Ezra Merkin, the former chairman of automaker GM's finance arm, and the founder of the $5 billion Gabriel Capital Group, allegedly defrauded his investors and breached his duties to them by losing $2.4 billion in client money that he funneled to $50 billion Ponzi scheme master Bernie Madoff, despite having told investors he was managing the money himself, according to a civil suit filed against him by New York's Attorney General, Andrew Cuomo.
Merkin's attorney struck back swiftly, calling Cuomo's suit "hasty and ill-conceived."
Merkin was forced to resign as chairman of GMAC as a condition of the $6 billion federal bailout of that company when, almost immediately after Madoff's arrest on Dec. 11, he admitted in letters to his clients that he needed to "unwind" his funds and had been a victim of Madoff.
But according to the state's civil suit – brought under the broad powers Cuomo wields under the Martin Act – Merkin committed fraud in connection with the sale of stocks, fraud in conducting his business and breached his fiduciary duty to his clients. The suit alleges that Merkin lost $2.4 billion of the $5 billion clients invested with him because he placed the money with Madoff while suggesting in at least some cases that the money was under his management and oversight. He violated that act "by concealing from his clients the investment of more than $2.4 billion with Bernard L. Madoff," the 54 page civil suit alleges.

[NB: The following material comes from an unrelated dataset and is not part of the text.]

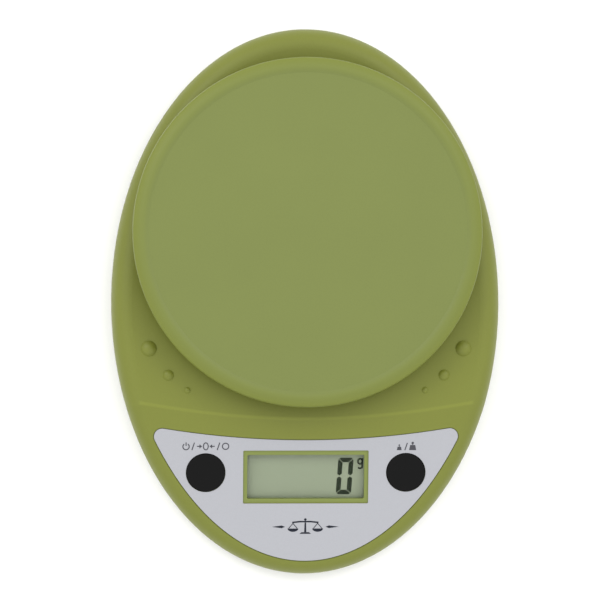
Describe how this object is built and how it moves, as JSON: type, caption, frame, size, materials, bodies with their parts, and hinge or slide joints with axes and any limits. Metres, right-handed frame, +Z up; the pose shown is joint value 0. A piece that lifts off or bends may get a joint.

"Cuomo alleges that investors, including several prominent charities and non-profits, entrusted their investments to Merkin, who then steered the money to Madoff without their permission, in exchange for $470 million in management and incentive fees," Cuomo's office said in a written statement.
Widely viewed as a financial "Golden Boy," Merkin was the scion of Wall Street magician Hermann Merkin and a graduate of the highly regarded Orthodox Jewish Manhattan prep school, Ramaz, Columbia University and Harvard Law School. Merkin was a prominent member of the Fifth Avenue Synagogue that his father co-founded, and he counted a number of its wealthy and powerful members among his investors.
In the world of finance, Merkin was described as a customer's man and a rainmaker: charming to his well-heeled investor's and able to bring billions under his management. He did not, according to published reports, devote himself to the day-to-day mundane task of buying and selling. But he earned hundreds of millions of dollars in fees for the funds invested with Madoff and those overseen by his own handpicked money managers.
The suit was brought using the broad powers of Martin Act, which was passed in 1921 in an effort to curb so-called "Blue Sky" bogus stock schemes – schemes as likely to be grounded in equities as the blue sky above. The Martin Act has been used by an array of New York prosecutors to bring Wall Street to heel in cases including ones against WorldCom and Tyco executives.
"Merkin profited enormously from Madoff's scheme, reaping huge commissions while investors lost all their money," said Cuomo. "Merkin duped individual investors, non-profits, and charities into believing he was responsibly managing their investments, when in actuality he was dumping them into history's largest Ponzi scheme." The suit alleges that Merkin kept his money with Madoff even though he knew of irregularities "and other glaring red-flags."